MAY 17, 2001
Silverstone makeover to be confirmed next month
THE British Grand Prix will be held on the best circuit in the world within the next five years thanks to a planned $65 million upgrade to Silverstone which will be announced next month.
The former wartime aerodrome has already seen an investment of around $350,000 on its car parks in a bid to avoid a repeat of last year's water-logged fiasco and a new circuit design, masterminded by German track designer Hermann Tilke, will be unveiled as part of the package originally agreed last December.
Tilke designed the splendid Sepang circuit in Kuala Lumpur, home of the Malaysian grand prix since 1999, and has also been commissioned to oversee the planned Russian grand prix track in Moscow which should be built by 2003.
"We hope to announce our medium-term vision for Silverstone for the next five years next month," said Rob Bain, chief executive officer of Octagon motor sports, the company which owns the rights to stage the British grand prix at the Northampto2nshire track.
"The 45 million pounds ($65 million) is for phases one and two which will create a substantial improvement in the layout and the facilities at the circuit."
It is expected that the plans will include changes to the layout of the track and improvements to the run-off areas in the interests of improved safety.
The program will be funded jointly by Octagon and the British Racing Drivers' Club, the owners of the circuit, and Bernie Ecclestone's F1 management group which originally agreed to the deal in an effort to prevent the race's future inclusion on the formula one calendar being seriously jeopardized.
Octagon had originally planned to upgrade the famous Brands Hatch circuit in Kent after securing the contract to stage the British grand prix.

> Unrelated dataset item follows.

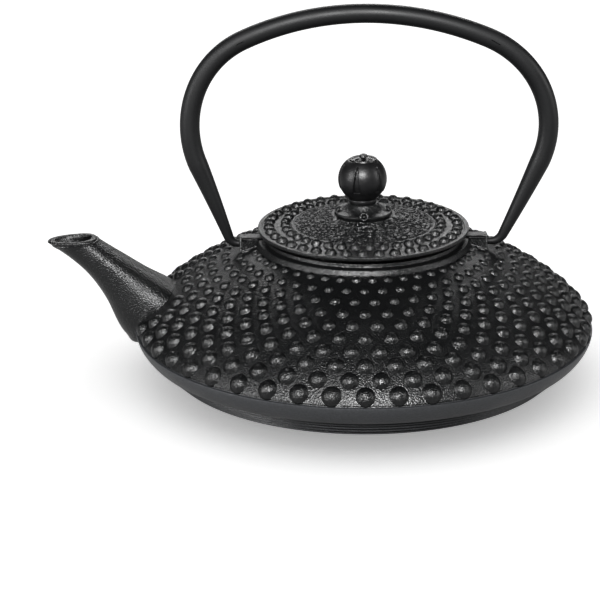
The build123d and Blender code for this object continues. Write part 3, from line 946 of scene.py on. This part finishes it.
# %% The washer and the nut
WASHER, WASHER_BASE, WASHER_TOP, WASHER_SIDES = 5.2, 66.0, 66.8, 96
NUT_FLATS, NUT_BASE, NUT_CONE, NUT_CONE_RISE, NUT_SIDES = 7.0, 62.8, 3.55, 0.6, 144
# (share of the cone's rise, height); the first and the last are the bore
NUT_OUTLINE = ((0, 0), (0.3, 0.0), (0.55, 0.3), (1, 0.6), (1, 2.6), (0.55, 2.9), (0.3, 3.2), (0, 3.2))

washer = make("knob_washer_turned", [skin(turned(rounded([
    (SHANK_HOLE, WASHER_BASE, 0.1),
    (WASHER, WASHER_BASE, 0.2),
    (WASHER, WASHER_TOP, 0.2),
    (SHANK_HOLE, WASHER_TOP, 0.1),
], loop=True), WASHER_SIDES), loop=True)])
nut_angles = around_axis(NUT_SIDES)
from_flat = (nut_angles + TURN / 12) % (TURN / 6) - TURN / 12
hexagon = NUT_FLATS / 2 / np.cos(from_flat)
nut_rings = []
for share, height in NUT_OUTLINE:
    reach = SHANK if share == 0 else np.minimum(hexagon, NUT_CONE + NUT_CONE_RISE * share)
    nut_rings.append(ring_of(reach, NUT_BASE + height, nut_angles))
nut = make("knob_nut_milled", [skin(nut_rings, loop=True)], sharp=20)
for obj, node in ((washer, "knob_washer"), (nut, "knob_nut")):
    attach(obj, "lid")
    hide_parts(node)
print("washer and nut:", len(washer.data.polygons) + len(nut.data.polygons), "faces")

# %% [markdown]
# Now the finishes. Each starts as a Principled shader, and a pattern is a texture that is read at a
# point's own place on the piece, in metres, so one over a size in metres gives a texture of that size.
# One function turns a hex colour, which is how a screen counts, into the linear numbers that light needs.
# Another adds a node with its settings and links.

# %% Helpers for the finishes
def colour(code):
    """Linear colour of an sRGB hex value."""
    shares = [int(code[i : i + 2], 16) / 255 for i in (1, 3, 5)]
    return (*[s / 12.92 if s <= 0.04045 else ((s + 0.055) / 1.055) ** 2.4 for s in shares], 1.0)


def add(tree, kind, settings=None, links=None):
    """Adds a node. A setting is one of its own values or an input's; a link is input: (node, output)."""
    node = tree.nodes.new("ShaderNode" + kind)
    for name, value in (settings or {}).items():
        if hasattr(node, name):
            setattr(node, name, value)
        else:
            node.inputs[name].default_value = value
    for name, (source, output) in (links or {}).items():
        tree.links.new(source.outputs[output], node.inputs[name])
    return node


def start_finish(name, code, roughness, metallic=0.0):
    """A new material with its Principled shader's plain values set, and the place on the piece."""
    material = bpy.data.materials.new(name)
    material.use_nodes = True
    shader = material.node_tree.nodes["Principled BSDF"]
    shader.inputs["Base Color"].default_value = colour(code)
    shader.inputs["Roughness"].default_value = roughness
    shader.inputs["Metallic"].default_value = metallic
    return material, material.node_tree, shader, add(material.node_tree, "TexCoord")


print("mid grey #808080 is", round(colour("#808080")[0], 3), "in linear light")

# %% [markdown]
# The pot is sand cast iron under a thin black enamel. The sand leaves a grain of about 0.3 mm, which the
# enamel rounds off: to the eye it is a dark satin skin full of small specks of light. The grain is drawn
# 0.6 mm wide, because finer grain would vanish. Enamel is glass, so it starts at an IOR of 1.5 and a
# roughness of 0.4, and comes to 1.45 and 0.34. Clouds about two centimetres wide vary the roughness, as
# where it pooled. The lid's light black is a little lighter than the pot's. On the band and the steps
# under it the skin is duller, and its colour is painted greyer there: a painted reflection of the white
# sheet below.

# %% Enamelled cast iron
GRAIN, GRAIN_DEPTH = 0.62, 0.3
CLOUD, DULLER, GLOSSIER = 22.0, 0.08, 0.06


def enamelled_iron(name, dark, light, roughness, grain=GRAIN, depth=GRAIN_DEPTH, ior=1.45):
    """Black enamel over a sand casting, with its grain, its clouds and its two close blacks."""
    material, tree, shader, place = start_finish(name, dark, roughness)
    shader.inputs["IOR"].default_value = ior
    on_piece = {"Vector": (place, "Object")}
    sand = add(tree, "TexNoise", {"Scale": 1 / (grain * MM), "Detail": 1.2, "Roughness": 0.5}, on_piece)
    cloud = add(tree, "TexNoise", {"Scale": 1 / (CLOUD * MM), "Detail": 4.0}, on_piece)
    bump = add(tree, "Bump", {"Strength": 1.0, "Distance": depth * MM}, {"Height": (sand, "Fac")})
    span = {"From Min": 0.3, "From Max": 0.7, "To Min": roughness - GLOSSIER, "To Max": roughness + DULLER}
    satin = add(tree, "MapRange", span, {"Value": (cloud, "Fac")})
    blacks = add(tree, "MixRGB", {"Color1": colour(dark), "Color2": colour(light)}, {"Fac": (sand, "Fac")})
    tree.links.new(blacks.outputs["Color"], shader.inputs["Base Color"])
    tree.links.new(satin.outputs["Result"], shader.inputs["Roughness"])
    tree.links.new(bump.outputs["Normal"], shader.inputs["Normal"])
    return material


pot_iron = enamelled_iron("enamelled_cast_iron_pot", "#050505", "#0f1011", 0.34)
lid_iron = enamelled_iron("enamelled_cast_iron_lid", "#050505", "#111213", 0.34)
# painted reflection: the band and the steps get a greyer colour that stands in for the white sheet's
# reflection
band_painted_reflection_iron = enamelled_iron("enamelled_cast_iron_band_painted_reflection", "#191a1b", "#323335", 0.44, depth=0.14)
for obj in (pot, hobnails):
    obj.data.materials.append(pot_iron)
pot.data.materials.append(band_painted_reflection_iron)
# the faces of the band and the steps take the greyer skin, a painted reflection of the sheet
for face in pot.data.polygons:
    radius = math.hypot(face.center.x, face.center.y)
    if face.center.z < base_high.z * MM and FOOT * MM < radius < (BAND_EDGE[0] + 0.1) * MM:
        face.material_index = 1
for obj in (lid, lid_hobnails):
    obj.data.materials.append(lid_iron)
print(sum(face.material_index for face in pot.data.polygons), "faces of the casting have the base's skin")

# %% [markdown]
# The bail is forged, not cast, so its black is smoother: a satin lacquer baked onto a filed bar. It keeps
# only a faint grain, drawn 0.7 mm wide, and one long soft highlight runs along it. The enamel's function
# makes it too. Lacquer starts at an IOR of 1.5, and comes to 1.38 where it is as dull as this.

# %% Lacquered iron bar
bar_lacquer = enamelled_iron(
    "lacquered_iron_bail", "#070708", "#0f1011", 0.52, grain=0.7, depth=0.03, ior=1.38
)
bail.data.materials.append(bar_lacquer)
print("the bail has", bar_lacquer.name)

# %% [markdown]
# The knob and the head of its pin are small castings, polished by hand and then lacquered a deep black.
# A lacquer film is a clear coat over the colour, so the shader's coat does it. This film is thin and has
# a low gloss, so the coat is light, and the IOR starts at 1.5 and comes to 1.38. Polishing by hand leaves
# shallow waves two millimetres wide. The seat below is left as it was cast, with the lid's enamel.

# %% Thin lacquer
WAVE, WAVE_DEPTH = 2.2, 0.12
LACQUER_IOR, COAT, COAT_ROUGHNESS = 1.38, 0.06, 0.25


def thin_lacquer(name, roughness):
    """Deep black lacquer over a polished casting."""
    material, tree, shader, place = start_finish(name, "#0a0a0b", roughness)
    shader.inputs["IOR"].default_value = LACQUER_IOR
    shader.inputs["Coat Weight"].default_value = COAT
    shader.inputs["Coat Roughness"].default_value = COAT_ROUGHNESS
    waves = add(tree, "TexNoise", {"Scale": 1 / (WAVE * MM), "Detail": 2.0}, {"Vector": (place, "Object")})
    bump = add(tree, "Bump", {"Strength": 1.0, "Distance": WAVE_DEPTH * MM}, {"Height": (waves, "Fac")})
    blacks = add(tree, "MixRGB", {"Color1": colour("#060607"), "Color2": colour("#141415")},
                 {"Fac": (waves, "Fac")})
    tree.links.new(blacks.outputs["Color"], shader.inputs["Base Color"])
    tree.links.new(bump.outputs["Normal"], shader.inputs["Normal"])
    return material


knob.data.materials.append(thin_lacquer("lacquered_knob", 0.44))
pin.data.materials.append(thin_lacquer("lacquered_pin", 0.4))
knob_seat.data.materials.append(lid_iron)
print("knob, pin and seat have", [obj.data.materials[0].name for obj in (knob, pin, knob_seat)])

# %% [markdown]
# The infuser, the washer and the nut are 18/8 stainless steel. Bare steel is a metal, so its colour is
# its reflection, and it keeps the default IOR. The pressed pieces were polished on a lathe, which leaves
# rings of fine scratches about 0.4 mm apart as drawn, and the wire is drawn smooth.

# %% Stainless steel
SCRATCH, SCRATCH_DEPTH = 0.4, 0.012


def stainless_steel(name, roughness, scratched):
    """Polished stainless steel, with a lathe's fine scratches if it is scratched."""
    material, tree, shader, place = start_finish(name, "#c8c6c2", roughness, metallic=1.0)
    stretched = add(tree, "Mapping", {"Scale": (0.05, 0.05, 1.0) if scratched else (1, 1, 1)},
                    {"Vector": (place, "Object")})
    fine = add(tree, "TexNoise", {"Scale": 1 / (SCRATCH * MM), "Detail": 3.0},
               {"Vector": (stretched, "Vector")})
    bump = add(tree, "Bump", {"Strength": 1.0, "Distance": SCRATCH_DEPTH * MM}, {"Height": (fine, "Fac")})
    tint = add(tree, "MixRGB", {"Color1": colour("#b9b7b3"), "Color2": colour("#d2d0cc")},
               {"Fac": (fine, "Fac")})
    tree.links.new(tint.outputs["Color"], shader.inputs["Base Color"])
    tree.links.new(bump.outputs["Normal"], shader.inputs["Normal"])
    return material


pressed_steel = stainless_steel("stainless_steel_pressed", 0.24, True)
drawn_wire = stainless_steel("stainless_steel_wire", 0.3, False)
for name, obj in pieces.items():
    obj.data.materials.append(drawn_wire if "woven" in name else pressed_steel)
for obj in (washer, nut):
    obj.data.materials.append(pressed_steel)
print(len(pieces) + 2, "pieces of stainless steel")

# %% [markdown]
# A black pot is lit by what it reflects. It stands on a white sheet, between two tall soft boxes, with a
# third over the camera and a fourth behind and above for the top of the bail and the lid. White enough
# for the sheet is too bright for the pot, so the two are lit apart with light linking: the soft boxes
# leave the sheet out, and one wide lamp overhead lights only the sheet and gives the pot its soft shadow.
# The sheet also glows a little, which stands in for the light that a room full of white would return.
# The world is a very dim white, and a view gamma below one deepens the blacks.

# %% Floor and lights
FLOOR_REACH = 4.0
SOFT_BOXES = {
    # name: (place, what it looks at, width, height, watts)
    "front": ((-0.08, -1.15, 0.85), (0, 0, 0.03), 0.6, 0.26, 62.0),
    "left": ((-1.05, -0.55, 0.42), (0, 0, 0.05), 0.3, 0.7, 20.0),
    "right": ((1.1, -0.25, 0.45), (0, 0, 0.05), 0.3, 0.7, 10.0),
    "back": ((0.0, 1.1, 0.7), (0, 0, 0.06), 1.2, 0.3, 12.0),
}
SHEET_LIGHT, SHEET_SPREAD, SHEET_GLOW = 2.05, 130.0, 0.44
SKY_STRENGTH = 0.06
CONTRAST = 0.76

sheet_mesh = bpy.data.meshes.new("floor")
corners = [(x * FLOOR_REACH, y * FLOOR_REACH, 0) for x, y in ((-1, -1), (1, -1), (1, 1), (-1, 1))]
sheet_mesh.from_pydata(corners, [], [(0, 1, 2, 3)])
floor = bpy.data.objects.new("floor", sheet_mesh)
bpy.context.scene.collection.objects.link(floor)
white_sheet, _, sheet_shader, _ = start_finish("white_sheet", "#fbfbfb", 0.9)
sheet_shader.inputs["Emission Color"].default_value = colour("#ffffff")
sheet_shader.inputs["Emission Strength"].default_value = SHEET_GLOW
floor.data.materials.append(white_sheet)
floor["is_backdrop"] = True

for name, (place, target, width, height, watts) in SOFT_BOXES.items():
    lamp = bpy.data.lights.new(name, "AREA")
    lamp.shape = "RECTANGLE"
    lamp.size, lamp.size_y, lamp.energy = width, height, watts
    box = bpy.data.objects.new(name, lamp)
    box.location = place
    box.rotation_euler = (Vector(target) - Vector(place)).to_track_quat("-Z", "Y").to_euler()
    bpy.context.scene.collection.objects.link(box)

overhead = bpy.data.objects.new("overhead", bpy.data.lights.new("overhead", "SUN"))
overhead.data.energy, overhead.data.angle = SHEET_LIGHT, math.radians(SHEET_SPREAD)
bpy.context.scene.collection.objects.link(overhead)
sheet_only = bpy.data.collections.new("sheet_only")
sheet_only.objects.link(floor)
overhead.light_linking.receiver_collection = sheet_only
all_but_sheet = bpy.data.collections.new("all_but_sheet")
all_but_sheet.objects.link(floor)
all_but_sheet.collection_objects[0].light_linking.link_state = "EXCLUDE"
for name in SOFT_BOXES:
    bpy.data.objects[name].light_linking.receiver_collection = all_but_sheet

world = bpy.data.worlds.new("soft_white")
world.use_nodes = True
sky = world.node_tree.nodes["Background"]
sky.inputs["Color"].default_value = colour("#ffffff")
sky.inputs["Strength"].default_value = SKY_STRENGTH
bpy.context.scene.world = world
bpy.context.scene.view_settings.view_transform = "Standard"
bpy.context.scene.view_settings.gamma = CONTRAST
print(len(SOFT_BOXES), "soft boxes")

# %% Sizes and finish
final_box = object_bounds()
for name, box in (("CAD", cad_box), ("visual", final_box)):
    print(name, "box in mm", [round(value / MM, 1) for corner in box for value in corner])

Unfortunately they were not able to obtain the necessary planning permission to realize these ambitions and the only way of fulfilling the terms of their contract with Ecclestone, formula one's commercial rights holder, was to negotiate a lease with Silverstone.
Bain also hopes for government funding, but realizes no decision on this can be taken after the forthcoming general election. "If we can get government funding then the circuit would be head and shoulders above the rest of the world," he said.
"If we don't get government funding them we will still be in the top five."
Bain also explained that Ecclestone had become involved in the project to help transform Silverstone into a world-class showcase for the UK motor racing industry which is worth an estimated $7 billion annually.
The only fly in the ointment is the decision of the Office of Fair Trading to refer Octagon's deal with the BRDC to the Competition Commission for more detailed scrutiny. The Commission is not expected to make a decision on the issue before August, but should the deal have to be unraveled then the prospects for the British grand prix and Silverstone's program of improvement could be thrown into serious jeopardy.